--- Start of Dataset section ---
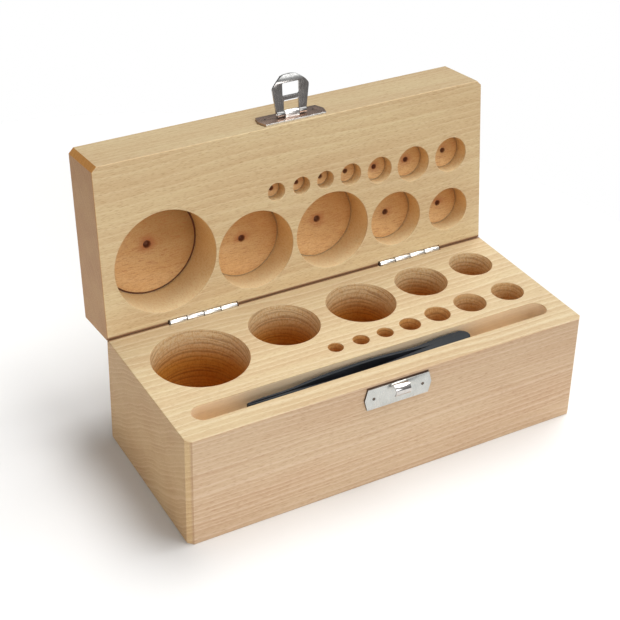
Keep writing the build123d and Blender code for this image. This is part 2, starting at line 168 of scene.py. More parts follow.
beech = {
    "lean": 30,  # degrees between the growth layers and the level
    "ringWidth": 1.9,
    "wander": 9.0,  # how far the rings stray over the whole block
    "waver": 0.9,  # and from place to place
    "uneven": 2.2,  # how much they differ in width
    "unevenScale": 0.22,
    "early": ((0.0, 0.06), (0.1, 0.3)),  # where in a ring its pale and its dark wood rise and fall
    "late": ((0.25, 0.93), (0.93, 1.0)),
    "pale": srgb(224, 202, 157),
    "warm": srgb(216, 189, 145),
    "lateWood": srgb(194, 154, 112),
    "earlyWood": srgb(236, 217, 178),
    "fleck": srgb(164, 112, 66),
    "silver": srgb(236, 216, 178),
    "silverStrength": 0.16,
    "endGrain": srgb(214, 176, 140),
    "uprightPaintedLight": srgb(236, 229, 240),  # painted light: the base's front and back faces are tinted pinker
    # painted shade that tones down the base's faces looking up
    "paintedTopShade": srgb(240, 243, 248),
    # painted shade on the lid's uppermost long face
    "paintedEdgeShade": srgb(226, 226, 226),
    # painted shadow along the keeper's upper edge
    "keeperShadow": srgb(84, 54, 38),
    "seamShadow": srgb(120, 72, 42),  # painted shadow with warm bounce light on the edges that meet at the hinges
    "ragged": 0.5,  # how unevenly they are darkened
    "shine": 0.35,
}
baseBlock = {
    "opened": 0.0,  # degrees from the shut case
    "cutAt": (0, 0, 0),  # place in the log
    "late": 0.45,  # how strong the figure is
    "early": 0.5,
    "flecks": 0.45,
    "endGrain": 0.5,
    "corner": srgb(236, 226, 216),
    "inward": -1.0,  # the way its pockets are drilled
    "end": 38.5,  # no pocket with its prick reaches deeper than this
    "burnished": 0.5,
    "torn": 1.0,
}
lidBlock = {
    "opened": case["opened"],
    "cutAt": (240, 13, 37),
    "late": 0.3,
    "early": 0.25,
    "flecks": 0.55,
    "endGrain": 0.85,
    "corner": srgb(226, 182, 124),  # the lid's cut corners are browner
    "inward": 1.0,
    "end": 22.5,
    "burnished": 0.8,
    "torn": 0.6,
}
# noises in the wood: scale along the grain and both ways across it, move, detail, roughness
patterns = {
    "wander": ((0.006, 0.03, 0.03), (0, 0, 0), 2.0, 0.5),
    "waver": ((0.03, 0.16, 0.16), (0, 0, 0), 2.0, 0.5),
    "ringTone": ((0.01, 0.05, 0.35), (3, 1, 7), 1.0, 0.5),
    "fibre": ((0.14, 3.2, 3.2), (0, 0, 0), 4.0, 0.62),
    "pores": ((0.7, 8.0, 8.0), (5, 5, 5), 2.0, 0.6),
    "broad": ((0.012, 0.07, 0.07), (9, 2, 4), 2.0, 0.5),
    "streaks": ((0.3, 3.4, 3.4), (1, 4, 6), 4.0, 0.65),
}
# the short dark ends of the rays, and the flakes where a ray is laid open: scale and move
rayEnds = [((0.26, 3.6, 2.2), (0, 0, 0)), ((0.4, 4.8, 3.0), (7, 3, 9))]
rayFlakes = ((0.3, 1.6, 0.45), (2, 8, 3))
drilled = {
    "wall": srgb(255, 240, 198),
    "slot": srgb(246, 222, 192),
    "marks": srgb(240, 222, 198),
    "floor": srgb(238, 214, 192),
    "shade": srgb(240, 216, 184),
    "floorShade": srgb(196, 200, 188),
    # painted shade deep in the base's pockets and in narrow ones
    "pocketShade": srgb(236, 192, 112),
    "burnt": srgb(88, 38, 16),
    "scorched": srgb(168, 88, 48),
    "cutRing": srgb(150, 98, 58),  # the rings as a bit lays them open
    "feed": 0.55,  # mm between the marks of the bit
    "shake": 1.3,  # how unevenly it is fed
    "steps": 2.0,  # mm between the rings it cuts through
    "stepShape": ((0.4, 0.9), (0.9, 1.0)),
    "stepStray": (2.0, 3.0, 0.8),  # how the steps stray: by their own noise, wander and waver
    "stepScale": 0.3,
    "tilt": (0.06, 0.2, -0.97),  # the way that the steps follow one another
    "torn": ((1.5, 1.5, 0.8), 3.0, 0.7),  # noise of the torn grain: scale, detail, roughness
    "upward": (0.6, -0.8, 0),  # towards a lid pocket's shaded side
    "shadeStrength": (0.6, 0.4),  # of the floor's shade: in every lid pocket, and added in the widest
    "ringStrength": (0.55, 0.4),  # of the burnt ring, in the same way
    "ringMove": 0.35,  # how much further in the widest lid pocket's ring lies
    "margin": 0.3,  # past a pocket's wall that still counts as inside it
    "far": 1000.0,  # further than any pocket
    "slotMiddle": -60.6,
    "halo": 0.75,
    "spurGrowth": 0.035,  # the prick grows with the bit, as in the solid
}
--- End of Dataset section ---
(The request):
Take each line containing the string "this" and copy it out.

(Correct output):
Keep writing the build123d and Blender code for this image. This is part 2, starting at line 168 of scene.py. More parts follow.
    "end": 38.5,  # no pocket with its prick reaches deeper than this